POM. Just to end this. Did it not make you feel odd to feel that as far as OR was concerned he knew you were going into the country and Joe Slovo was aware that you were going into the country but nobody else was while in fact he didn't know that Jacob Zuma knew, that Thabo knew, that Chris Hani knew, that John Nkadimeng knew, that five other people knew and he was in the dark?
MM. No it was a disturbing feature. But you see, Padraig, what do you do? It's done. Do you now sit down and fight with your colleagues to say right, now this was wrong?
POM. No. I suppose I would, one can't obviously project, but to go back and say, by the way I should let you know.
MM. That's his responsibility.
POM. Who, Joe's responsibility?
MM. Yes, that's Joe's responsibility. He is the General Secretary of the party, he sits on the Revolutionary Council, he's been mandated by the ANC together with OR to manage this operation. I've alerted him he has a problem. You handle it.
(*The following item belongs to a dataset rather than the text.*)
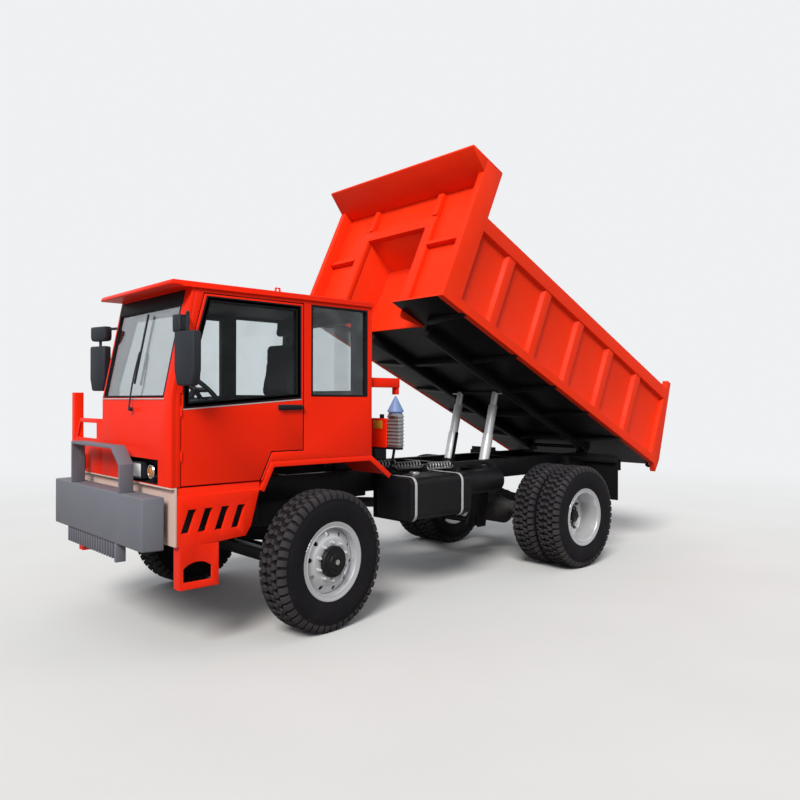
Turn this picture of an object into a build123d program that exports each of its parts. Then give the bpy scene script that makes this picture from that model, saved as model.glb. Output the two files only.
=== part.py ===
"""Small two-axle dump truck with a one-man cab on the left and its bed raised.

Millimetres, +X forward, +Y to the left, +Z up, the ground at Z = 0.
The origin is the middle of the truck's footprint. Lengths along the truck are
given from the front axle, and the bed has its own frame: u forward along its
floor, y to the left and w square to the floor.
"""

from build123d import *

from math import atan2, cos, hypot, radians, sin
import os

# Running gear
FRONT_AXLE_X = 1988.0
WHEELBASE = 3250.0
TYRE_RADIUS = 527.5
TYRE_WIDTH = 270.0
RIM_FLANGE_RADIUS = 298.5
RIM_BARREL_RADIUS = 252.0
HUB_RADIUS = 115.0
FRONT_WHEEL_Y = 1040.0
REAR_WHEELS_Y = 925.0
DUAL_SPACING = 310.0
STEER_ANGLE = 7.0
KINGPIN_TO_WHEEL = 200.0

# Chassis frame
RAIL_OUTER_Y = 420.0
RAIL_TOP_Z = 1110.0
RAIL_HEIGHT = 200.0
RAIL_FLANGE = 70.0
RAIL_WALL = 10.0
FRAME_FRONT = 1131.0
FRAME_REAR = -4500.0

# Cab
CAB_LEFT_Y = 950.0
CAB_RIGHT_Y = -260.0
CAB_FRONT = 1175.0
CAB_REAR = -560.0
CAB_SILL_Z = 1150.0
CAB_ARCH_Z = 1285.0
WINDSCREEN_SILL_Z = 1750.0
ROOF_LOW_Z = 2500.0
ROOF_TOP_Z = 2535.0
WINDSCREEN_RAKE = 153.0
WALL = 50.0
FRONT_WALL = 30.0
GLASS = 6.0
DOOR_GAP = 6.0
HOOD_TOP_Z = 1400.0

# Bed, in its own frame
BED_ANGLE = 24.6
BED_FRONT_U = -40.0
BED_OUTER_Y = 1070.0
BED_INNER_Y = 1000.0
BED_PANEL = 18.0
FLOOR_W = 2940.0
FLOOR_THICK = 20.0
SILL_TOP_W = 3030.0
TOP_RAIL_W = (3750.0, 3890.0)
POST_TOP_W = 4385.0
POST_REAR_U = -265.0
REAR_POST_U = -3940.0
BEAM_Y = (383.0, 463.0)
BEAM_LOW_W = 2850.0
HINGE_U = -3522.5
HINGE_W = 2900.0

# Hoist
HOIST_Y = 260.0
HOIST_TOP_U = -1896.0
HOIST_TOP_W = 2880.0
HOIST_BASE_Z = 450.0
HOIST_LEAN = 14.2

SIDES = (("left", 1), ("right", -1))

FX = FRONT_AXLE_X
RX = FRONT_AXLE_X - WHEELBASE
BED_COS = cos(radians(BED_ANGLE))
BED_SIN = sin(radians(BED_ANGLE))
BED_ORIGIN = (FX, 0, 0)
BED_ALONG = (BED_COS, 0, BED_SIN)
BED_UP = (-BED_SIN, 0, BED_COS)
BED_PLAN = Plane(origin=BED_ORIGIN, x_dir=BED_ALONG, z_dir=BED_UP)
BED_PROFILE = Plane(origin=BED_ORIGIN, x_dir=BED_ALONG, z_dir=(0, -1, 0))
BED_FACE = Plane(origin=BED_ORIGIN, x_dir=(0, 1, 0), z_dir=BED_ALONG)
TRUCK_PROFILE = Plane(origin=(FX, 0, 0), x_dir=(1, 0, 0), z_dir=(0, -1, 0))
TRUCK_PLAN = Plane(origin=(FX, 0, 0), x_dir=(1, 0, 0), z_dir=(0, 0, 1))
TRUCK_FACE = Plane(origin=(FX, 0, 0), x_dir=(0, 1, 0), z_dir=(1, 0, 0))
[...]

POM. Is he not extending your mandate?
MM. Yes he is but it's his problem now as the General Secretary of the Communist Party to communicate with the President of the ANC because if I pursue it I'm making the problem bigger and I'm busy pointing fingers. It's not the climate in which you want to come into an operation.
POM. Then were you making two sets of reports? One to the party and one to -
MM. Oh yes and whatever I reported to the ANC was in relation to ANC work and MK. What I reported to the party was on party work. Separate, separate code names, same channel of communication.